### Task prompt
Return the listing below in full, with every line exactly as it is.
>> START Supplied information
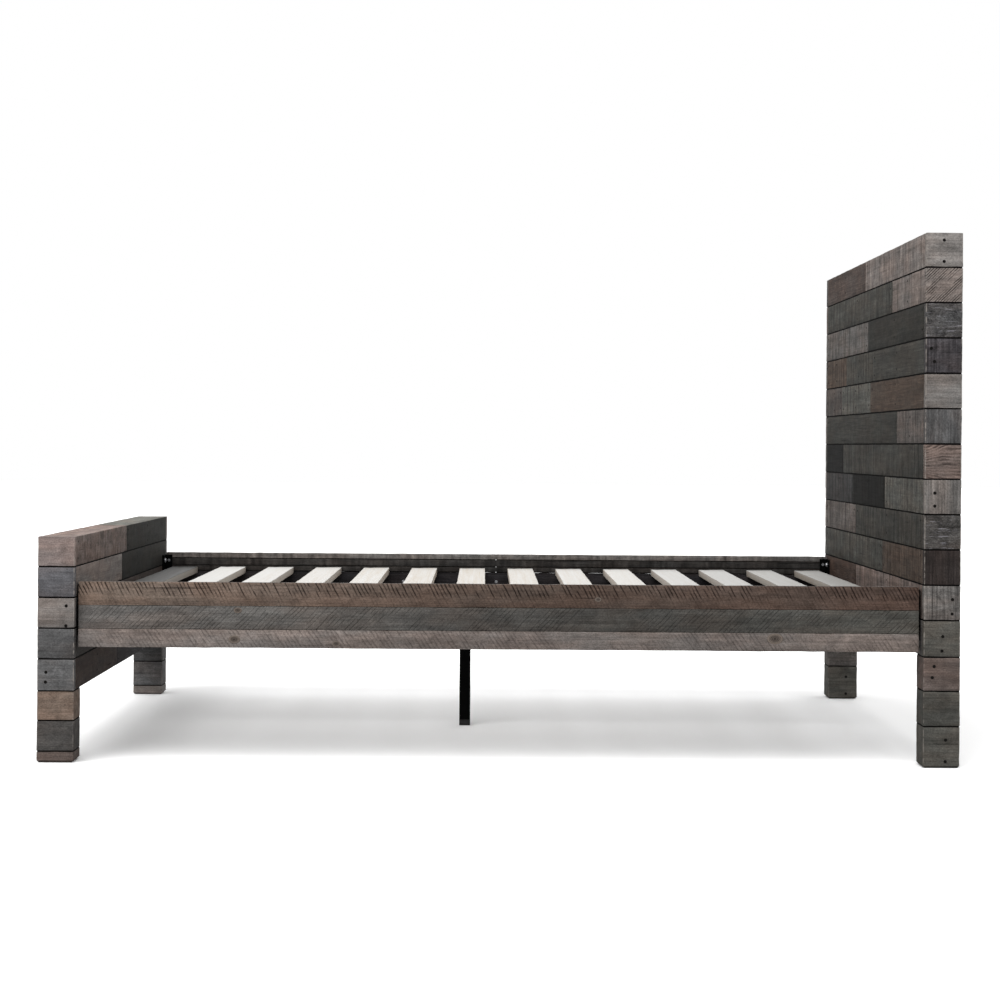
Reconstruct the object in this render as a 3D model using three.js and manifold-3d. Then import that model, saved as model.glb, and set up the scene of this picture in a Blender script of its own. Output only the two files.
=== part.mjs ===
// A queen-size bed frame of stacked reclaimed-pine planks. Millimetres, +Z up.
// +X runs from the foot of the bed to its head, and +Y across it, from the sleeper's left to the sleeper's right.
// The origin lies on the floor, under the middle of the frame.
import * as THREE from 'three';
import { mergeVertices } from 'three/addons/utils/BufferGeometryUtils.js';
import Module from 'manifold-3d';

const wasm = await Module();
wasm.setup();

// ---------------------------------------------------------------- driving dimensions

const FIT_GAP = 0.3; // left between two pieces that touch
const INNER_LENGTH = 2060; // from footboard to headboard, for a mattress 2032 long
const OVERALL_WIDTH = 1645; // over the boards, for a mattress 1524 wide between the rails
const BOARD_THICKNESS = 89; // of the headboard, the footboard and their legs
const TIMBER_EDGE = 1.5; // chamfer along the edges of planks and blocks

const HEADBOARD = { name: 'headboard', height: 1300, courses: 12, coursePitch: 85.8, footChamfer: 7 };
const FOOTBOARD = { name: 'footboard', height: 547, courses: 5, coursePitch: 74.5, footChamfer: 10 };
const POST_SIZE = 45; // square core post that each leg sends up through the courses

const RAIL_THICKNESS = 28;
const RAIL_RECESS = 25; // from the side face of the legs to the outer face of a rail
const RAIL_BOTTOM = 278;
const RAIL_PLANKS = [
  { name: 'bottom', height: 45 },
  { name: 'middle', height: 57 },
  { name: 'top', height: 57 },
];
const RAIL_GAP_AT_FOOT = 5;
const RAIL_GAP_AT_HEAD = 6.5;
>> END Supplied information
### Answer to the exercise
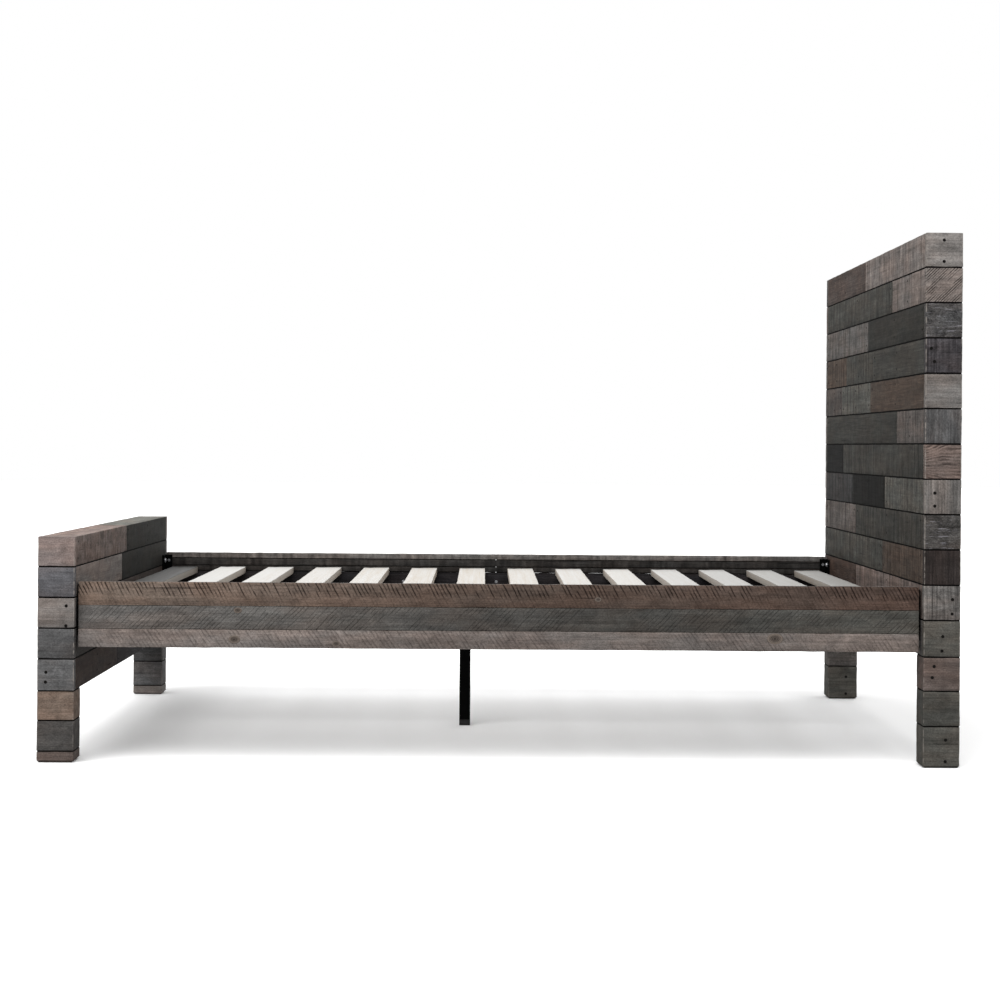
Reconstruct the object in this render as a 3D model using three.js and manifold-3d. Then import that model, saved as model.glb, and set up the scene of this picture in a Blender script of its own. Output only the two files.
=== part.mjs ===
// A queen-size bed frame of stacked reclaimed-pine planks. Millimetres, +Z up.
// +X runs from the foot of the bed to its head, and +Y across it, from the sleeper's left to the sleeper's right.
// The origin lies on the floor, under the middle of the frame.
import * as THREE from 'three';
import { mergeVertices } from 'three/addons/utils/BufferGeometryUtils.js';
import Module from 'manifold-3d';

const wasm = await Module();
wasm.setup();

// ---------------------------------------------------------------- driving dimensions

const FIT_GAP = 0.3; // left between two pieces that touch
const INNER_LENGTH = 2060; // from footboard to headboard, for a mattress 2032 long
const OVERALL_WIDTH = 1645; // over the boards, for a mattress 1524 wide between the rails
const BOARD_THICKNESS = 89; // of the headboard, the footboard and their legs
const TIMBER_EDGE = 1.5; // chamfer along the edges of planks and blocks

const HEADBOARD = { name: 'headboard', height: 1300, courses: 12, coursePitch: 85.8, footChamfer: 7 };
const FOOTBOARD = { name: 'footboard', height: 547, courses: 5, coursePitch: 74.5, footChamfer: 10 };
const POST_SIZE = 45; // square core post that each leg sends up through the courses

const RAIL_THICKNESS = 28;
const RAIL_RECESS = 25; // from the side face of the legs to the outer face of a rail
const RAIL_BOTTOM = 278;
const RAIL_PLANKS = [
  { name: 'bottom', height: 45 },
  { name: 'middle', height: 57 },
  { name: 'top', height: 57 },
];
const RAIL_GAP_AT_FOOT = 5;
const RAIL_GAP_AT_HEAD = 6.5;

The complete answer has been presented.